§ **Stated problem**:
Copy out every line of the data exactly.

..........

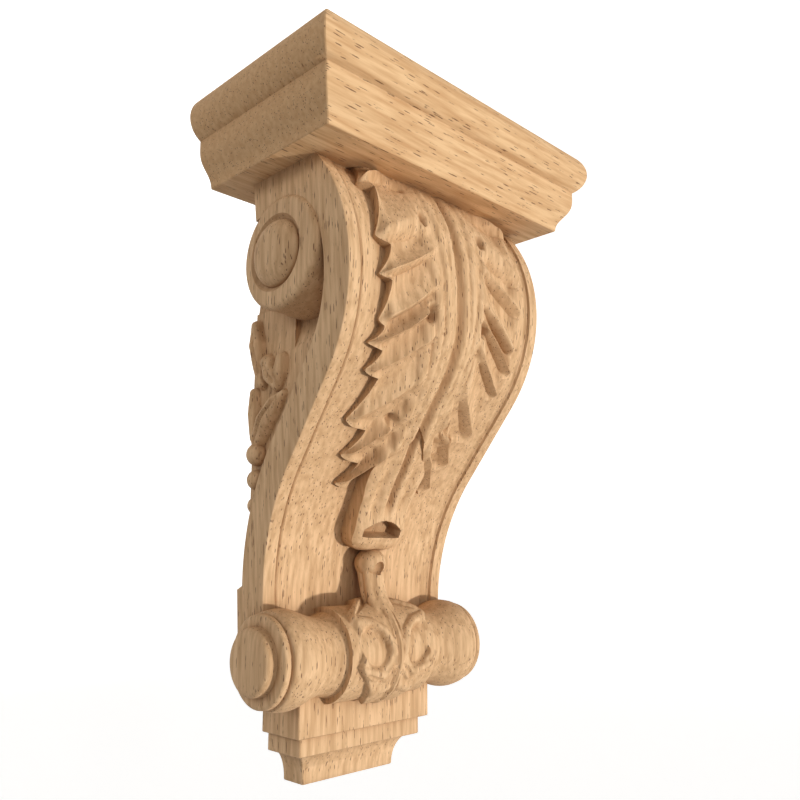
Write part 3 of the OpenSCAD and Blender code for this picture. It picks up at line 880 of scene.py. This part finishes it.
# %% Pale sweep
FLOOR_Z, SWEEP_R, CORNER_R, WALL_TOP = -0.75, 5.0, 1.6, 6.0
AROUND = 64
paper_profile = [(SWEEP_R - CORNER_R, FLOOR_Z)]
paper_profile += [(SWEEP_R - CORNER_R + CORNER_R * math.sin(a),
                   FLOOR_Z + CORNER_R - CORNER_R * math.cos(a))
                  for a in np.linspace(0.1, math.pi / 2, 12)]
paper_profile.append((SWEEP_R, WALL_TOP))
turns = [2 * math.pi * i / AROUND for i in range(AROUND)]
points = [(r * math.cos(a), r * math.sin(a), z) for r, z in paper_profile for a in turns]
faces = [(len(points), (i + 1) % AROUND, i) for i in range(AROUND)]
for j in range(len(paper_profile) - 1):
    for i in range(AROUND):
        low, high, k = j * AROUND, (j + 1) * AROUND, (i + 1) % AROUND
        faces.append((low + i, low + k, high + k, high + i))
floor_mesh = bpy.data.meshes.new("pale_sweep")
floor_mesh.from_pydata(points + [(0.0, 0.0, FLOOR_Z)], [], faces)
floor_mesh.shade_smooth()
floor = bpy.data.objects.new("pale_sweep", floor_mesh)
bpy.context.scene.collection.objects.link(floor)
# evenly lit paper: it shows behind the bracket but neither shades nor lights it
paper = bpy.data.materials.new("matte white paper")
paper.use_nodes = True
paper_shader = paper.node_tree.nodes["Principled BSDF"]
for socket, value in (("Base Color", wood_colour("#f6f5f3")), ("Roughness", 0.95),
                      ("Emission Color", (1.0, 0.99, 0.98, 1.0)), ("Emission Strength", 0.55)):
    paper_shader.inputs[socket].default_value = value
floor_mesh.materials.append(paper)
floor.visible_shadow = False
floor.visible_diffuse = False
print("sweep of", len(faces), "faces")

# %% Lights
world = bpy.data.worlds.new("soft room")
bpy.context.scene.world = world
world.use_nodes = True
world.node_tree.nodes["Background"].inputs["Color"].default_value = (1.0, 1.0, 1.0, 1.0)
world.node_tree.nodes["Background"].inputs["Strength"].default_value = 0.36


def add_sun(name, towards, strength, spread):
    """A sun that shines along a direction, with a spread in degrees."""
    light = bpy.data.lights.new(name, 'SUN')
    light.energy = strength
    light.angle = math.radians(spread)
    holder = bpy.data.objects.new(name, light)
    holder.rotation_euler = Vector(towards).to_track_quat('-Z', 'Y').to_euler()
    bpy.context.scene.collection.objects.link(holder)
    print(name, strength)


add_sun("key light", (-0.42, 0.90, 0.24), 2.65, 4)
add_sun("side fill", (0.75, -0.40, -0.35), 0.45, 25)
add_sun("glancing fill", (0.42, 0.88, -0.22), 0.40, 6)

# %% Camera
camera_data = bpy.data.cameras.new("camera")
camera_data.lens = 36.6
camera_data.sensor_width = 36.0
camera_data.clip_start = 0.01
camera = bpy.data.objects.new("camera", camera_data)
camera.location = (-0.21363, -0.25169, -0.04525)
yaw, pitch = 0.78376, 0.18777
level = math.cos(pitch)
aim = Vector((math.sin(yaw) * level, math.cos(yaw) * level, math.sin(pitch)))
camera.rotation_euler = aim.to_track_quat('-Z', 'Y').to_euler()
bpy.context.scene.collection.objects.link(camera)
bpy.context.scene.camera = camera
bpy.context.scene.view_settings.view_transform = 'Standard'
print(f"camera {camera.location.length:.3f} m from the middle of the back")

..........

§ **Task solution**:
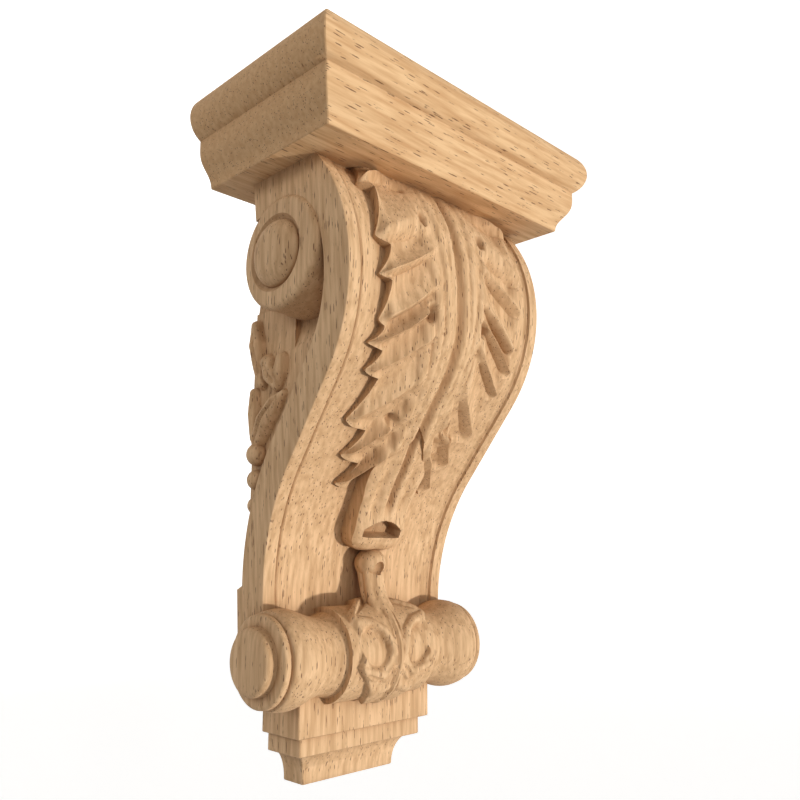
Write part 3 of the OpenSCAD and Blender code for this picture. It picks up at line 880 of scene.py. This part finishes it.
# %% Pale sweep
FLOOR_Z, SWEEP_R, CORNER_R, WALL_TOP = -0.75, 5.0, 1.6, 6.0
AROUND = 64
paper_profile = [(SWEEP_R - CORNER_R, FLOOR_Z)]
paper_profile += [(SWEEP_R - CORNER_R + CORNER_R * math.sin(a),
                   FLOOR_Z + CORNER_R - CORNER_R * math.cos(a))
                  for a in np.linspace(0.1, math.pi / 2, 12)]
paper_profile.append((SWEEP_R, WALL_TOP))
turns = [2 * math.pi * i / AROUND for i in range(AROUND)]
points = [(r * math.cos(a), r * math.sin(a), z) for r, z in paper_profile for a in turns]
faces = [(len(points), (i + 1) % AROUND, i) for i in range(AROUND)]
for j in range(len(paper_profile) - 1):
    for i in range(AROUND):
        low, high, k = j * AROUND, (j + 1) * AROUND, (i + 1) % AROUND
        faces.append((low + i, low + k, high + k, high + i))
floor_mesh = bpy.data.meshes.new("pale_sweep")
floor_mesh.from_pydata(points + [(0.0, 0.0, FLOOR_Z)], [], faces)
floor_mesh.shade_smooth()
floor = bpy.data.objects.new("pale_sweep", floor_mesh)
bpy.context.scene.collection.objects.link(floor)
# evenly lit paper: it shows behind the bracket but neither shades nor lights it
paper = bpy.data.materials.new("matte white paper")
paper.use_nodes = True
paper_shader = paper.node_tree.nodes["Principled BSDF"]
for socket, value in (("Base Color", wood_colour("#f6f5f3")), ("Roughness", 0.95),
                      ("Emission Color", (1.0, 0.99, 0.98, 1.0)), ("Emission Strength", 0.55)):
    paper_shader.inputs[socket].default_value = value
floor_mesh.materials.append(paper)
floor.visible_shadow = False
floor.visible_diffuse = False
print("sweep of", len(faces), "faces")

# %% Lights
world = bpy.data.worlds.new("soft room")
bpy.context.scene.world = world
world.use_nodes = True
world.node_tree.nodes["Background"].inputs["Color"].default_value = (1.0, 1.0, 1.0, 1.0)
world.node_tree.nodes["Background"].inputs["Strength"].default_value = 0.36


def add_sun(name, towards, strength, spread):
    """A sun that shines along a direction, with a spread in degrees."""
    light = bpy.data.lights.new(name, 'SUN')
    light.energy = strength
    light.angle = math.radians(spread)
    holder = bpy.data.objects.new(name, light)
    holder.rotation_euler = Vector(towards).to_track_quat('-Z', 'Y').to_euler()
    bpy.context.scene.collection.objects.link(holder)
    print(name, strength)


add_sun("key light", (-0.42, 0.90, 0.24), 2.65, 4)
add_sun("side fill", (0.75, -0.40, -0.35), 0.45, 25)
add_sun("glancing fill", (0.42, 0.88, -0.22), 0.40, 6)

# %% Camera
camera_data = bpy.data.cameras.new("camera")
camera_data.lens = 36.6
camera_data.sensor_width = 36.0
camera_data.clip_start = 0.01
camera = bpy.data.objects.new("camera", camera_data)
camera.location = (-0.21363, -0.25169, -0.04525)
yaw, pitch = 0.78376, 0.18777
level = math.cos(pitch)
aim = Vector((math.sin(yaw) * level, math.cos(yaw) * level, math.sin(pitch)))
camera.rotation_euler = aim.to_track_quat('-Z', 'Y').to_euler()
bpy.context.scene.collection.objects.link(camera)
bpy.context.scene.camera = camera
bpy.context.scene.view_settings.view_transform = 'Standard'
print(f"camera {camera.location.length:.3f} m from the middle of the back")